I Guess I Picked the Wrong Day to Give Up Sniffing Glue
ESPN reports that attendance is down 4.8% from the same point last season. And 2002 itself had a 6% decline.
It seems that baseball picked the wrong time to berate itself. The labor negotiations and their attendant (get it?) public disputes were extended an extra year due to the September 11th attacks at the end of the 2001 season. Baseball felt that it was best to delay their minor squabbles (how big of them!). They hadn't planned on the economy collapsing and staying collapsed, the war, SARs, and whatever problem bedevils us this week (Monica Lewinsky hosting a reality show, maybe?).
The owners talked down the sport so much that the fans are still doing it. It was too successful. And the pitbulls that they got rolling, can't seem to stop. I heard Pardon the Interruption's Tony Kornheiser say today that all outfielders should be removed and that they should go to three-ball walks and two-strike Ks after the 12th inning of an extra-inning ballgame because the game is too slow. Aside from the ridiculousness of this assertion (how many 12-inning games are they and are they really the culprits in games taking too long?), it presents an underlying animosity towards the sport.
Baseball has ridden two decades of revenue growth due to a baseball nostalgia that swept the country. They chose to kill that golden goose by pointing out every blemish in the sport just as that nostalgia was wearing thin. Now, sports fans are content to watch Tiger Woods play a "sport" that is the equivalent, in my book, of watching paint dry and they still see a nuanced and exciting game. Auto racing which feels the same to me as a commute home after a day of work (maybe that's why it's so popular: the people who watch it don't get to experience a rush hour when they drive to their job at Stuckey's) is trendy and youthful.
Baseball may have killed that golden goose or at least severely maimed it. I have said this an umpteen plus one times, but what this sport needs to do is sell its superstars. Barry Bonds is sullen. A-Rod, overpaid. Vlad Guerrero, unknown. Greg Maddux, too bookish, Clemens, a bat-wielding hot head. Baseball needs to sell these stars to the public before a whole generation of fans is lost to the poly-knits of golf.

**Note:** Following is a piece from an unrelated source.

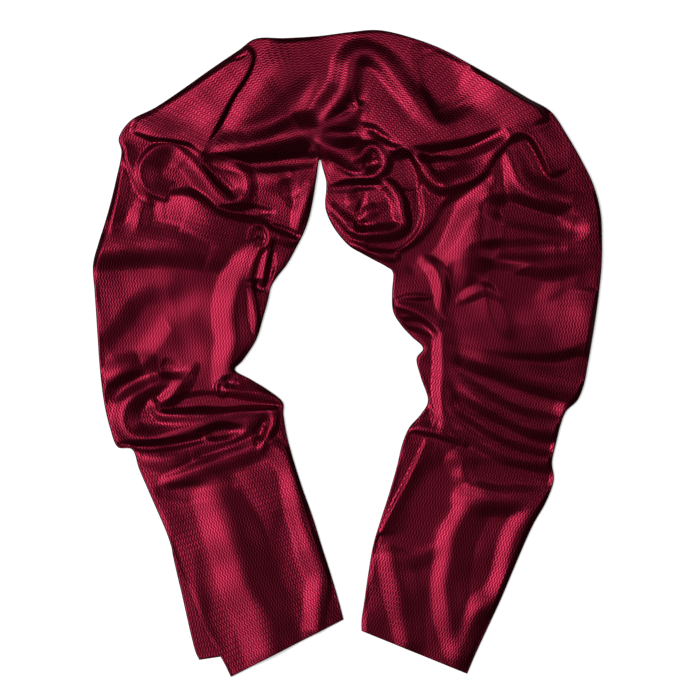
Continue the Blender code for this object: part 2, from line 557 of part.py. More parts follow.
def satin(name, colour):
    material = bpy.data.materials.new(name)
    material.use_nodes = True
    shader = material.node_tree.nodes["Principled BSDF"]
    shader.inputs["Base Color"].default_value = colour
    shader.inputs["Roughness"].default_value = 0.4
    shader.inputs["Metallic"].default_value = 0.0
    return material


def clear_scene():
    for thing in list(bpy.data.objects):
        bpy.data.objects.remove(thing)


def make_walls(walls):
    for name, (upper, lower) in walls.items():
        points, faces = closed_grid(to_part(upper), to_part(lower))
        add_object(name, points, faces, satin(name + "_satin", SATIN))


def make_hidden_layers(walls):
    for name in STRETCHES_WITH_CORE:
        top = core_grid(*walls[name])
        bottom = top.copy()
        bottom[..., 2] = 0.0
        points, faces = closed_grid(to_part(top), to_part(bottom))
        add_object("hidden_layers_" + name, points, faces, satin(name + "_hidden_satin", SATIN_SHADE))


def make_under_layer():
    """The lower half of the left tail: a flat outline given its thickness."""
    outline = np.column_stack((np.array(UNDER_OUTLINE, float), np.zeros(len(UNDER_OUTLINE))))
    form = bmesh.new()
    face = form.faces.new([form.verts.new(p) for p in to_part(outline)])
    raised = bmesh.ops.extrude_face_region(form, geom=[face])
    lifted = [v for v in raised["geom"] if isinstance(v, bmesh.types.BMVert)]
    bmesh.ops.translate(form, verts=lifted, vec=(0, 0, WALL * MM))
    bmesh.ops.recalc_face_normals(form, faces=form.faces)
    mesh = bpy.data.meshes.new("left_tail_under")
    form.to_mesh(mesh)
    form.free()
    mesh.materials.append(satin("left_tail_under_satin", SATIN_SHADE))
    thing = bpy.data.objects.new("left_tail_under", mesh)
    bpy.context.scene.collection.objects.link(thing)


clear_scene()
WALLS = wall_grids(strip_grid())
make_walls(WALLS)
make_hidden_layers(WALLS)
make_under_layer()
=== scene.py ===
# %% [markdown]
# # A satin scarf laid in an arch
#
# The object is one long strip of burgundy jacquard satin. It lies on a pale table in an arch,
# folded once lengthwise in the tails and loosely gathered round the curve. The solids of the
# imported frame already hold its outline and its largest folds. This script dresses them: it
# makes a fine sheet of cloth for each stretch, gives it every fold that shows, and weaves and
# lights the satin.

# %% Open the frame
from collections import namedtuple

import bmesh
import bpy
import numpy as np
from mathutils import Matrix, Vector
from mathutils.bvhtree import BVHTree


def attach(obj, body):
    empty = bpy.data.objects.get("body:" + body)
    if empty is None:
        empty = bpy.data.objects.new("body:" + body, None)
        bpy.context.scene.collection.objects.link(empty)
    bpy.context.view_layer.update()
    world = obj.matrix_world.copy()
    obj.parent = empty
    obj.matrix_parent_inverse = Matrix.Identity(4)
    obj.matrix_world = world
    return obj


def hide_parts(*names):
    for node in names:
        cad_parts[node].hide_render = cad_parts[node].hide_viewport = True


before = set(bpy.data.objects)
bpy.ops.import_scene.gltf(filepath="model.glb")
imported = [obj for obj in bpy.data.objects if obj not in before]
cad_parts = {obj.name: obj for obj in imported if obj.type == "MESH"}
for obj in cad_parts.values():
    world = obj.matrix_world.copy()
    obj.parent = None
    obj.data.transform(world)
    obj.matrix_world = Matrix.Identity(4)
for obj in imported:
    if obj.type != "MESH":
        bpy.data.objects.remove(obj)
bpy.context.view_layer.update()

print("solids in the frame:", sorted(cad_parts))

# %% [markdown]
# ## The laying board
#
# Cloth is easiest to describe where it lies. All plan places below are millimetres on a
# 700 mm laying board, x to the right from its left edge and y towards the viewer from its far
# edge. One function turns them into the frame's metres, with +Y away from the viewer.

# %% The board and the cloth's own sizes
MM = 0.001
BOARD_SIDE = 700.0
BOARD_MIDDLE = np.array((347.0, 353.0))
# The cloth's lowest height, its folded edges and the return below them
CLOTH_LIFT = 0.25
EDGE_LEAST_RADIUS = 0.7
LOFT_KEPT = 0.45
UNDER_RETURN = 13.0
# How near an edge the folds fade out, and how low a trough may go
FOLD_FADE = 5.5
LEAST_AT_EDGE = 1.0
LEAST_RISE = 0.8
LEAST_RISE_RUN = 6.0
LEAST_BLEND = 0.6
# Where a pile of crests is pressed down, and the share of its height kept there
PILE_HEIGHT = 19.0
PILE_BLEND = 6.0
PILE_KEPT = 0.5


def to_frame(points):
    """Board millimetres to the frame's metres."""
    x = points[..., 0] - BOARD_MIDDLE[0]
    y = BOARD_MIDDLE[1] - points[..., 1]
    return np.stack((x, y, points[..., 2]), axis=-1) * MM


print("board middle in the frame:", to_frame(np.append(BOARD_MIDDLE, 0.0)))

# %% [markdown]
# ## The outline, section by section
#
# A maker would describe this shape with a row of straight sections across the strip, like the
# ribs of a boat. Each row below says where a section starts on the arch's outer edge and where
# it ends on the inner edge, in the order in which the strip runs from the left hem to the
# right hem. loft is how high the cloth stands just inside its edges, and ledge is how far the
# outer edge is lifted by a layer that lies under it.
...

They own all the media anyway. They should now use them to their advantage.
Of course, another factor in all this is the number of new stadiums built in the last 12 or so years. Baseball is now experiencing the effects of those stadiums losing their honeymoon appeal for the fans. Cleveland, as the article points out, was once a franchise to emulate, locking up their young stars to long-term contracts and selling out their stadium, but has had a 30% decline in the last year. (They also gutted their franchise at the same time.)
With Bud Selig announcing that he shall not seek, and will not accept, another term as your baseball commissioner, the sport is at a crossroads at a time when Bud will be starting to gut the offices for cheap supplies with which to outfit his Brewers. Baseball seems unconcerned. Their biggest announcement is that games are now available for a fee on the Web. Given that fans do not wish to pay to actually attend a game, paying to view it on a crappy monitor may have a limited market. Besides MLB.TV may be another means to choke the casual fan's interest in baseball and further distance its fans if it means that games will be unavailable on regular TV (i.e., basic cable).
So what is to be done? Selig should address the issue quickly and decisively. Run some promos featuring baseball stars. Guarantee (or thereabouts) that the All-Star game will not end in a tie. Admit that interleague play is not attracting as many fans as it repels and move on.
That he is doing none of those things speaks for itself. Baseball, meaning the owners, are concerned with reducing payroll and are still kvelling after an offseason of decimating player salaries and creatively pricing ticket packages. Until lower attendance hits their bottomline they will not be concerned about it. And then it may be too late. By that time, a new commissioner and a new CBA may be sought and then the cycle of negatively spinning may start anew. Before the players and owners came to an agreement late last season, some were saying that the sport may not survive another strike or if it did it would be as an NFL Europe-attended event. The two parties signed their CBA and peace is assured for some time, but the fans are reacting like the players are still on strike, staying away in droves. It all makes the players' capitulation to the owners in signing the agreement look like that much more of bad decision in the first place.